What is asked: Count how many lines contain the word "from". Please give only the number.

Data excerpts:

%%

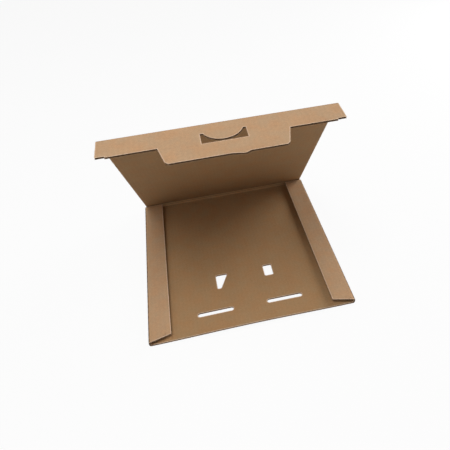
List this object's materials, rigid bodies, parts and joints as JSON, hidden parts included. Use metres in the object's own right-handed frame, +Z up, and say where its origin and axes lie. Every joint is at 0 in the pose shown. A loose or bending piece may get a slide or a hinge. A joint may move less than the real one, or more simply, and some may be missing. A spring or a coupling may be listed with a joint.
{
  "type": "corrugated mailer box",
  "caption": "Flat square mailer of corrugated kraft board: low tray with side flaps, slotted base, hinged lid and front flap with a thumb window.",
  "frame": {"origin": "centre of the underside of the tray, midway between the outsides of the side walls and between the front edge and the back wall", "axes": "+X along the lid's hinge, to the right seen from the open front; +Y from the open front to the back wall; +Z up"},
  "size_m": [0.325, 0.318, 0.2769],
  "materials": {
    "kraft_board": "matt unbleached kraft liner, brown"
  },
  "bodies": {
    "tray": {"tray": "kraft_board"},
    "lid": {"lid": "kraft_board"},
    "front_flap": {"front_flap": "kraft_board"}
  },
  "joints": [
    {"name": "lid_hinge", "type": "hinge", "parent": "tray", "child": "lid", "pos_m": [0, 0.1575, 0.01265], "axis": [1, 0, 0], "range_deg": [-124.4, 55.6]},
    {"name": "front_flap_fold", "type": "hinge", "parent": "lid", "child": "front_flap", "pos_m": [0, -0.02244, 0.27545], "axis": [1, 0, 0], "range_deg": [-58.9, 31.1]}
  ]
}
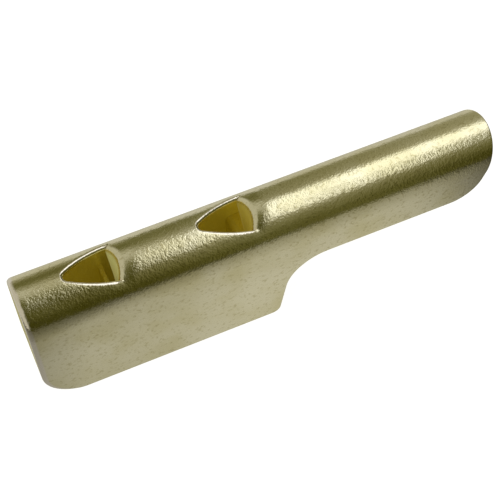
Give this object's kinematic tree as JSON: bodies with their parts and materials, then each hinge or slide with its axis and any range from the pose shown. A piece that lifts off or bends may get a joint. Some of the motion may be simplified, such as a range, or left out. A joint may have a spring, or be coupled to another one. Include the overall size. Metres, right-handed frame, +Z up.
{
  "type": "pea-less brass whistle",
  "caption": "Small pea-less whistle folded from thin brass sheet: round crown with V windows and folded tabs, deep chambers at the tail, shallow mouthpiece.",
  "frame": {"origin": "under the middle of the bounding box, in the plane of the flat underside", "axes": "+X from the closed tail to the mouthpiece, +Y across the flanks, +Z up towards the crown"},
  "size_m": [0.0552, 0.008, 0.0173],
  "materials": {
    "brass_shell": "satin, tumbled",
    "brass_strip": "mill, slightly dull",
    "solder": "satin"
  },
  "bodies": {
    "root": {"body_shell": "brass_shell", "closing_strip": "brass_strip", "front_windway_floor": "brass_strip", "chamber_divider": "brass_strip", "rear_chamber_wall": "brass_strip", "closing_strip_solder": "solder", "inner_solder": "solder"}
  },
  "joints": []
}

%%

Output below: 4